The Causal Abstraction Network: Theory and Learning
Gabriele D'Acunto, Paolo Di Lorenzo, Sergio Barbarossa
Published: 2025/9/25
Abstract
Causal artificial intelligence aims to enhance explainability, trustworthiness, and robustness in AI by leveraging structural causal models (SCMs). In this pursuit, recent advances formalize network sheaves of causal knowledge. Pushing in the same direction, we introduce the causal abstraction network (CAN), a specific instance of such sheaves where (i) SCMs are Gaussian, (ii) restriction maps are transposes of constructive linear causal abstractions (CAs), and (iii) edge stalks correspond -- up to rotation -- to the node stalks of more detailed SCMs. We investigate the theoretical properties of CAN, including algebraic invariants, cohomology, consistency, global sections characterized via the Laplacian kernel, and smoothness.

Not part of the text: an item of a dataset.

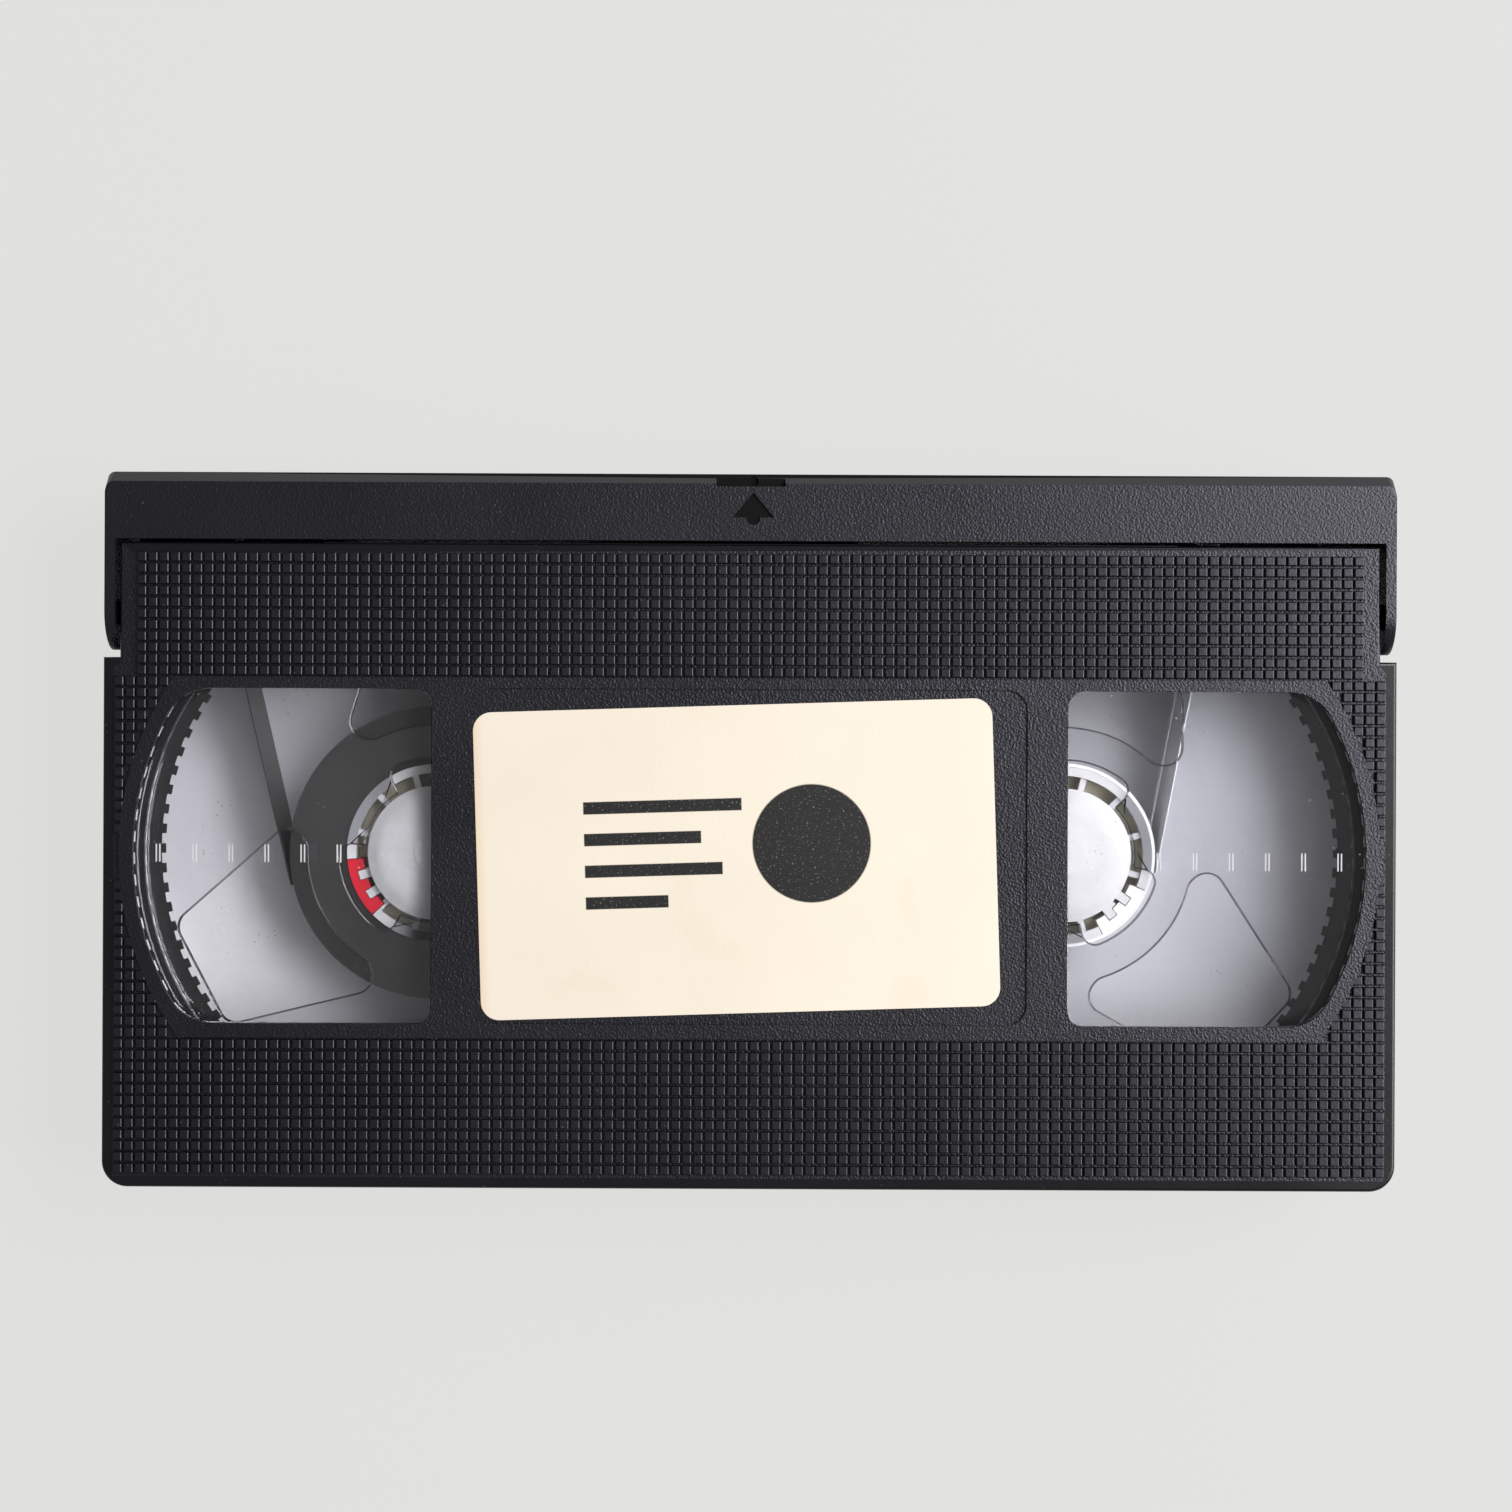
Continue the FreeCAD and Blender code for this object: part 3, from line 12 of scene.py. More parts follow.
import bpy
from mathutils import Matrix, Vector


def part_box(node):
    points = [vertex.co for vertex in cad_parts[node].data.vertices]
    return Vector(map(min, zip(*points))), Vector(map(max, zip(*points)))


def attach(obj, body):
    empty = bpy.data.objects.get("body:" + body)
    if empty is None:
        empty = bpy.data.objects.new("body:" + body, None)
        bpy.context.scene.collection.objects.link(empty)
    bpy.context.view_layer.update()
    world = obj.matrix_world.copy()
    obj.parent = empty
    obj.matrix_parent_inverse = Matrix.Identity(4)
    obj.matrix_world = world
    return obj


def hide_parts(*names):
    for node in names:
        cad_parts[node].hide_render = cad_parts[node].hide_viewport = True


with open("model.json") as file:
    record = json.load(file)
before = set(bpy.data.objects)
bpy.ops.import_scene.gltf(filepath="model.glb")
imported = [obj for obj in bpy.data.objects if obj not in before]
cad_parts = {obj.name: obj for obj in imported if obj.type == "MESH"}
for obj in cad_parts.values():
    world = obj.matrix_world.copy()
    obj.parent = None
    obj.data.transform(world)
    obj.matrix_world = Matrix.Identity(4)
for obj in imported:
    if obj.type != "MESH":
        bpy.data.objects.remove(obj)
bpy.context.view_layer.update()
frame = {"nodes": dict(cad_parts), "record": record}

mm = 0.001
nodes = frame["nodes"]

# %% [markdown]
# ## Camera, floor and light
# The cassette is seen from straight above, from about 40 cm. The camera is made first, because
# every later step is judged through it.

# %% Camera
camera = bpy.data.objects.new("camera", bpy.data.cameras.new("camera"))
camera.location = (0.9 * mm, 11.0 * mm, 405 * mm)
camera.rotation_euler = (0, 0, math.radians(0.25))
camera.data.lens = 62.4
camera.data.clip_start = 0.01
bpy.context.scene.collection.objects.link(camera)
bpy.context.scene.camera = camera
bpy.context.scene.view_settings.view_transform = "Standard"
print("camera height:", camera.location.z)


# %% [markdown]
# ## Selecting by hand
# An operator works on whatever is selected, and the loaded solids arrive selected. So each step
# first clears the selection and then picks the one object that it shapes.


# %% Picking one object
def deselect():
    if bpy.context.object and bpy.context.object.mode == "EDIT":
        bpy.ops.object.mode_set(mode="OBJECT")
    bpy.ops.object.select_all(action="DESELECT")


def pick(piece):
    """Selects one object alone and makes it the active one."""
    deselect()
    piece.select_set(True)
    bpy.context.view_layer.objects.active = piece
    return piece


print("selection helpers ready")

# %% [markdown]
# ## The floor
# A wide pale sheet. It is one plane, large enough to fill the view from low angles too.

# %% Floor
deselect()
bpy.ops.mesh.primitive_plane_add(size=6, location=(0, 0, 0))
floor = bpy.context.object
floor.name = "floor"
print("floor:", floor.dimensions.x)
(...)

We then tackle the learning of consistent CANs. Our problem formulation separates into edge-specific local Riemannian problems and avoids nonconvex, costly objectives. We propose an efficient search procedure as a solution, solving the local problems with SPECTRAL, our iterative method with closed-form updates and suitable for positive definite and semidefinite covariance matrices. Experiments on synthetic data show competitive performance in the CA learning task, and successful recovery of diverse CAN structures.